* _Provided data_
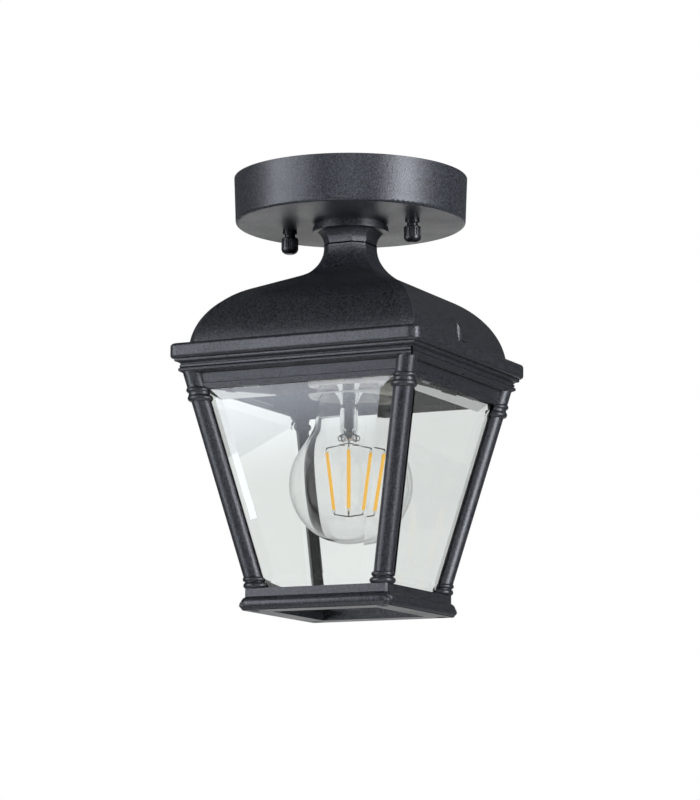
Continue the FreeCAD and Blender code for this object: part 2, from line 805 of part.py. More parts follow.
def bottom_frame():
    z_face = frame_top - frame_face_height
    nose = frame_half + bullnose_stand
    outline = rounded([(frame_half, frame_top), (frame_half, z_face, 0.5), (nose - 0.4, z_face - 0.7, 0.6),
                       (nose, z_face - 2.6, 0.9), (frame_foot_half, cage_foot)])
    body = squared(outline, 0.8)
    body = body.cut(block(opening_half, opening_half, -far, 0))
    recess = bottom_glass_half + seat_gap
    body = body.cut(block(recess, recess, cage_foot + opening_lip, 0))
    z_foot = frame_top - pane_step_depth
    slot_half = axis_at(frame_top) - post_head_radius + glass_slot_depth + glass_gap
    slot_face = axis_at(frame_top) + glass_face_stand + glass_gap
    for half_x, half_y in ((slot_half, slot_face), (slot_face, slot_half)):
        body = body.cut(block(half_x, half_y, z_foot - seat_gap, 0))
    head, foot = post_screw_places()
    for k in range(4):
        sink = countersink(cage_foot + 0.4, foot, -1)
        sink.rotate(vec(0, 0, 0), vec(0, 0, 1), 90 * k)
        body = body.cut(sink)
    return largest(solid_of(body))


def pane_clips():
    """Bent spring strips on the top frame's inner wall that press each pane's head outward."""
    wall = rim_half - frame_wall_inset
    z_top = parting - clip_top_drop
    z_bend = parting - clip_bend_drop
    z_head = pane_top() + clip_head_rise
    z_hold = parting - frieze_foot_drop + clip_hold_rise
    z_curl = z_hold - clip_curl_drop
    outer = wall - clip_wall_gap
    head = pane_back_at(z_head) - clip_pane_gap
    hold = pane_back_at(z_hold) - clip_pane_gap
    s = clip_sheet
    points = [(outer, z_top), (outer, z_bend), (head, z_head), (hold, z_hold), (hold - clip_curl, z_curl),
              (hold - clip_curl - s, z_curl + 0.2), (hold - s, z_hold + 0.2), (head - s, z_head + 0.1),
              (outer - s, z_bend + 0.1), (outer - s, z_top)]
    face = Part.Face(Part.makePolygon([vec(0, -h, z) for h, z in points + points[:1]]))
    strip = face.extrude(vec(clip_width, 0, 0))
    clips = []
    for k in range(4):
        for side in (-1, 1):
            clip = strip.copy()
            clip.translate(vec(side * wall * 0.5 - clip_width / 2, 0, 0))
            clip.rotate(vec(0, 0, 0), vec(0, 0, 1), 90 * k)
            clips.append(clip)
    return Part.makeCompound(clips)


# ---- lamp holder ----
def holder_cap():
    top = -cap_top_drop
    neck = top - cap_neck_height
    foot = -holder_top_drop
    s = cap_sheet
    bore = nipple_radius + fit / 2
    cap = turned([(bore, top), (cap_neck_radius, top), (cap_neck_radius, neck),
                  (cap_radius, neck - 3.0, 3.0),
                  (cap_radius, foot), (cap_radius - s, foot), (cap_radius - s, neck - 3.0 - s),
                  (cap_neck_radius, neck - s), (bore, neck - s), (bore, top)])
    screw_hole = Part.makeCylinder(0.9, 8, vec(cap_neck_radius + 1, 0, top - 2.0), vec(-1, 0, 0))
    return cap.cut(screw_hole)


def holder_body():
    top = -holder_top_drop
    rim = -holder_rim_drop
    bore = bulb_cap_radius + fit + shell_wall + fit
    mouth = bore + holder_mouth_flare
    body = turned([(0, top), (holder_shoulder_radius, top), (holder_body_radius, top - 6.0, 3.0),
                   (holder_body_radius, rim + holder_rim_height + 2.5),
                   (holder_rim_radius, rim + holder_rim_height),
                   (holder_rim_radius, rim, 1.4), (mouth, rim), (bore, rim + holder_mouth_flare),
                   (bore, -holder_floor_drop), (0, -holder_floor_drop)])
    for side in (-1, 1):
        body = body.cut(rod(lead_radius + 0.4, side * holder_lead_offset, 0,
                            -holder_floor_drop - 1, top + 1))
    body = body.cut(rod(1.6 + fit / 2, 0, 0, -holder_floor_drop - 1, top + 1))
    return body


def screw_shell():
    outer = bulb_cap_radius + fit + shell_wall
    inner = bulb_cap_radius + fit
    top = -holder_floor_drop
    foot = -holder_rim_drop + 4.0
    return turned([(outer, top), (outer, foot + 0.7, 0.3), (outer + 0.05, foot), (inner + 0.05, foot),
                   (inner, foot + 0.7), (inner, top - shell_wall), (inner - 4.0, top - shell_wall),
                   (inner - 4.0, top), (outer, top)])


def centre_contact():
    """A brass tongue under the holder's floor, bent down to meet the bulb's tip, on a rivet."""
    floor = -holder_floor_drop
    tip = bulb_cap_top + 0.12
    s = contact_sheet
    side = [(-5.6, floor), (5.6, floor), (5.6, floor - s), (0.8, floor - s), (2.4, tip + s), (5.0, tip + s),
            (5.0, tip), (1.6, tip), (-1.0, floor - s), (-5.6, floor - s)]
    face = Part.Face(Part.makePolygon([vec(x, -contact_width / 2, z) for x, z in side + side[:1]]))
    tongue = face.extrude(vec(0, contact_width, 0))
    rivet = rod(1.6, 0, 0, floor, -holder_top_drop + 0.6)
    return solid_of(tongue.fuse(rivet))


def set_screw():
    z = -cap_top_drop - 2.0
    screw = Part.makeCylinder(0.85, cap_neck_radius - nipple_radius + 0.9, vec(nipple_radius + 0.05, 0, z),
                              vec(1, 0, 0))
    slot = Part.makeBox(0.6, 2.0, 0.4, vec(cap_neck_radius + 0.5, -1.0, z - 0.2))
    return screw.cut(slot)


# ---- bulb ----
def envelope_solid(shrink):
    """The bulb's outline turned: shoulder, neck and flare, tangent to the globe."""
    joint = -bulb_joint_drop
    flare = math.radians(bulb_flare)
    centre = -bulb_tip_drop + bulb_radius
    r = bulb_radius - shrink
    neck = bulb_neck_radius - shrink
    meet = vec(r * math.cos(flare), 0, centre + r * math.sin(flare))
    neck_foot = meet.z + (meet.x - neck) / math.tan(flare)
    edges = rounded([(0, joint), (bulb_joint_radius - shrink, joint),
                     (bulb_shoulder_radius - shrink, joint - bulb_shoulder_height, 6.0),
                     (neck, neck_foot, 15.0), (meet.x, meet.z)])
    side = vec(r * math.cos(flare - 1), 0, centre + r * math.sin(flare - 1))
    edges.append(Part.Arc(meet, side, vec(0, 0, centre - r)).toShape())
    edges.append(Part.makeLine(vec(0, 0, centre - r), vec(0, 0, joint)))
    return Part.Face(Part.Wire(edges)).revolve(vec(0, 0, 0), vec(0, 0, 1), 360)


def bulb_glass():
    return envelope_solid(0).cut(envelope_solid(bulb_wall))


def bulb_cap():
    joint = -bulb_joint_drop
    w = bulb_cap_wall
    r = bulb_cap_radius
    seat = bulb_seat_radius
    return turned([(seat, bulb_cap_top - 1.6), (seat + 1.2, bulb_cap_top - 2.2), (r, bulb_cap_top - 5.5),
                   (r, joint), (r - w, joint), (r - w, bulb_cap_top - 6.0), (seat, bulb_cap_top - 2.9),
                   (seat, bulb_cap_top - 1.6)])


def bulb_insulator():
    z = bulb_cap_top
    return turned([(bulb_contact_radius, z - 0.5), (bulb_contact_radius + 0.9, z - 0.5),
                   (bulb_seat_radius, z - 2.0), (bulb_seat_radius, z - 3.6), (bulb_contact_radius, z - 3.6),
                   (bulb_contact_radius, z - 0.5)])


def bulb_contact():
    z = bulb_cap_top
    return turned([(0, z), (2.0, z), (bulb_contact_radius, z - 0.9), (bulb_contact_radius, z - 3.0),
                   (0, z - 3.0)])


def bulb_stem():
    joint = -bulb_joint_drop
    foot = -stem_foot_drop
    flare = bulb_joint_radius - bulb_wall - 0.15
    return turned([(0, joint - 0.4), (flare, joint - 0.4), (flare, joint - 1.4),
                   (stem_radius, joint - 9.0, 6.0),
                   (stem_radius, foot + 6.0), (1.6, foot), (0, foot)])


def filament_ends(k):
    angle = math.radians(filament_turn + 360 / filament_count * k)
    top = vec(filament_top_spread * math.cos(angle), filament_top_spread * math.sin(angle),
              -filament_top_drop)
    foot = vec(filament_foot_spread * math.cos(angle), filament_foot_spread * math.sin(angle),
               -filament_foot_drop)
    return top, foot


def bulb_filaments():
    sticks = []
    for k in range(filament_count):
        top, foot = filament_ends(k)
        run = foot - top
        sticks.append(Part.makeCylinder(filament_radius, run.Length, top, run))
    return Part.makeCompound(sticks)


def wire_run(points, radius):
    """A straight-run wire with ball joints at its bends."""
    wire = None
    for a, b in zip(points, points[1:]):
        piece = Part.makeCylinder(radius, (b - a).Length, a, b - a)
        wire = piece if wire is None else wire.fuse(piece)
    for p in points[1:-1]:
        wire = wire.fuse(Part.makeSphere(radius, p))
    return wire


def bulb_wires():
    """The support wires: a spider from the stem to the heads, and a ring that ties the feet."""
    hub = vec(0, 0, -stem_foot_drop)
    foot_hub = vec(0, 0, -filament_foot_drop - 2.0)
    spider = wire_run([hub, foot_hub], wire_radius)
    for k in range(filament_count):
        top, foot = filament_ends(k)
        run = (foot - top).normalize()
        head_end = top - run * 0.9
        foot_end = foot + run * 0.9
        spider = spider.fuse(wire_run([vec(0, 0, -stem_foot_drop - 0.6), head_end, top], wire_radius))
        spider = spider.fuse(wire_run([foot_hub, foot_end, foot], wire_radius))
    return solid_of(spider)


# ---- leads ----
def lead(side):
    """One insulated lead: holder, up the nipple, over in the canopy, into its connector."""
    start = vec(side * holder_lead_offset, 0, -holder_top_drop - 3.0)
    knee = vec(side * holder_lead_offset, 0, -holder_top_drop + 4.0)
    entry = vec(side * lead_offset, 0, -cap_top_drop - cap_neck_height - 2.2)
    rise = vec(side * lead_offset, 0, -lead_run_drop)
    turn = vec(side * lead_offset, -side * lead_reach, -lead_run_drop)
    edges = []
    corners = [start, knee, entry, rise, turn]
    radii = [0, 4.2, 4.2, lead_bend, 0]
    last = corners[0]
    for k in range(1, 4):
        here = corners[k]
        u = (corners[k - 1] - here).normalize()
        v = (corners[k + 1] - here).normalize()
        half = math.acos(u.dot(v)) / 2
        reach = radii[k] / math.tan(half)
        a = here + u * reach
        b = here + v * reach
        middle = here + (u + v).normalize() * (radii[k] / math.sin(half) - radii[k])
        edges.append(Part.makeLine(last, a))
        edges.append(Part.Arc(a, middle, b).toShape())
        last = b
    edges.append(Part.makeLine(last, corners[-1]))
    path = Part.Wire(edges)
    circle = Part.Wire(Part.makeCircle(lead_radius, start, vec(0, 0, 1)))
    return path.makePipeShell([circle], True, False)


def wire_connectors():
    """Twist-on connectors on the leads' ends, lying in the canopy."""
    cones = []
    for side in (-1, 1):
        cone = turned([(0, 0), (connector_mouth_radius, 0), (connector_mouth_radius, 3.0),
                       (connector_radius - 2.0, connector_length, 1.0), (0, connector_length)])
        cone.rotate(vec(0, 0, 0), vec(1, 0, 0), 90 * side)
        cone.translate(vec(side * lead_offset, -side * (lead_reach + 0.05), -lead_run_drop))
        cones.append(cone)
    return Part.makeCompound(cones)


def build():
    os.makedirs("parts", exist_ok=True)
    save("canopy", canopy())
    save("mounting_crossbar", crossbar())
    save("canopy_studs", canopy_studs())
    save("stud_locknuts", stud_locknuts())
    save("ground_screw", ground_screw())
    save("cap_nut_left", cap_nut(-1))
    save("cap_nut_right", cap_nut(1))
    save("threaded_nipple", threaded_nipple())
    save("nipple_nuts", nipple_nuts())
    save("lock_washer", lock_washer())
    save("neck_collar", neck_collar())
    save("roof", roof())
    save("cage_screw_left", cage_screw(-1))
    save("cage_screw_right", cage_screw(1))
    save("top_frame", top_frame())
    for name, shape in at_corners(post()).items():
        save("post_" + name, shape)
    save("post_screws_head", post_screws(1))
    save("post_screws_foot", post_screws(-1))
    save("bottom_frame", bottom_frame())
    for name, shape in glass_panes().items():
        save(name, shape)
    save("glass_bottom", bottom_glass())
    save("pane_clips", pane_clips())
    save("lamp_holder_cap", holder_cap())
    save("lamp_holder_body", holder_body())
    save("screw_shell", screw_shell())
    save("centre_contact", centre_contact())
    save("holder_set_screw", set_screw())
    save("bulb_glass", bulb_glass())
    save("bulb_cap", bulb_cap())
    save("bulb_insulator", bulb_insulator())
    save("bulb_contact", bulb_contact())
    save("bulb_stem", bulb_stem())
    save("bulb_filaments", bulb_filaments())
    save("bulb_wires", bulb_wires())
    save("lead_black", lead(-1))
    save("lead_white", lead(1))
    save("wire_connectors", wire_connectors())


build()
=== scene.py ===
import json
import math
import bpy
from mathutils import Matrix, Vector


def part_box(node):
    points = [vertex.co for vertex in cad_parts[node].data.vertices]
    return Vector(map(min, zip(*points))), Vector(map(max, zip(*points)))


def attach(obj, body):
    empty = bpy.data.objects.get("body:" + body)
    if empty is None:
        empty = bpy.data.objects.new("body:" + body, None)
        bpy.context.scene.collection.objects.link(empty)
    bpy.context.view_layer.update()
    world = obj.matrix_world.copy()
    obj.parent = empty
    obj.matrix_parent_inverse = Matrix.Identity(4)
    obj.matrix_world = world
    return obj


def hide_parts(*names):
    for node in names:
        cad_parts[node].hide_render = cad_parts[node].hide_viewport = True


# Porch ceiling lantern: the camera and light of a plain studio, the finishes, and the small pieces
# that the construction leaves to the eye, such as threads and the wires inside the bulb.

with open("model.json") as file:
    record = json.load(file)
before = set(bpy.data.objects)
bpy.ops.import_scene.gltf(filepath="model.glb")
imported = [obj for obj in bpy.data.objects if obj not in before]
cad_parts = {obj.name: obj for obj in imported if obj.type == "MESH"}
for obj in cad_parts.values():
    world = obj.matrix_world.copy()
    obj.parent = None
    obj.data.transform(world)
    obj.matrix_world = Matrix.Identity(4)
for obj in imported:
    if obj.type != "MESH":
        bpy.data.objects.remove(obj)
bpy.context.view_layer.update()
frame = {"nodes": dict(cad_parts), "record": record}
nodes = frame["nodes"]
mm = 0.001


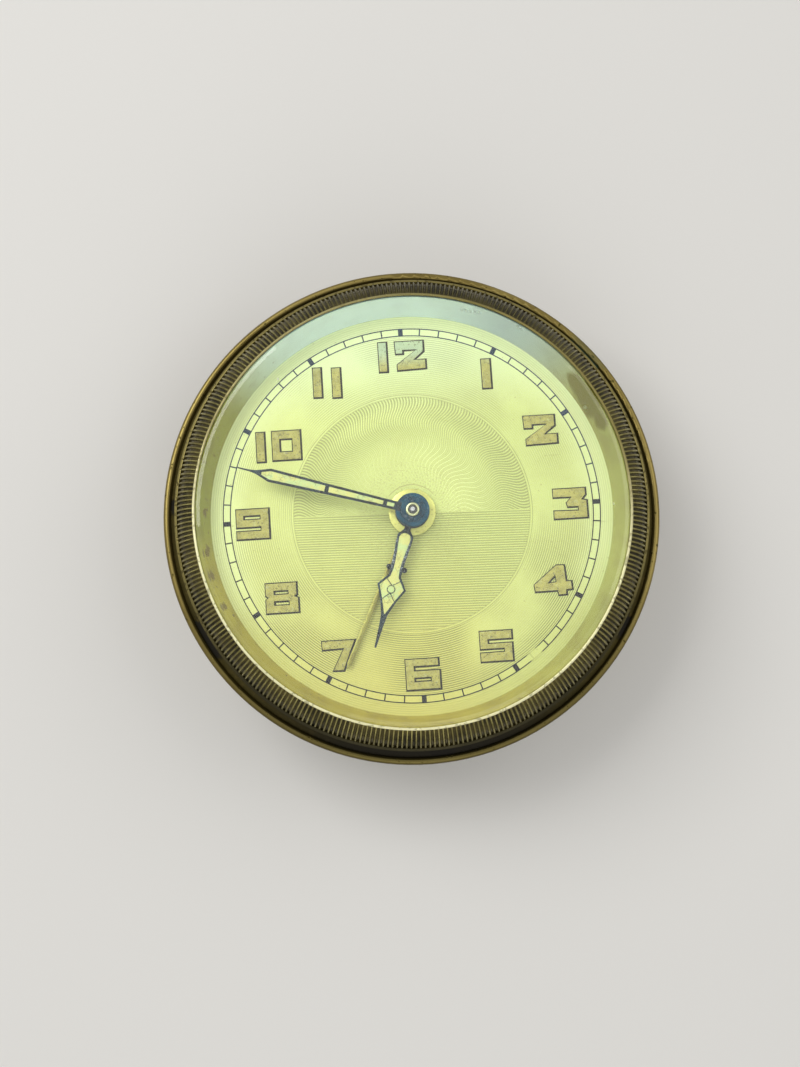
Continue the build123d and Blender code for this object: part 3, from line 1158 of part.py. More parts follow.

* _Task description_
Copy out every line of the data that includes "this".

* _Worked answer_
Continue the FreeCAD and Blender code for this object: part 2, from line 805 of part.py. More parts follow.
Continue the build123d and Blender code for this object: part 3, from line 1158 of part.py. More parts follow.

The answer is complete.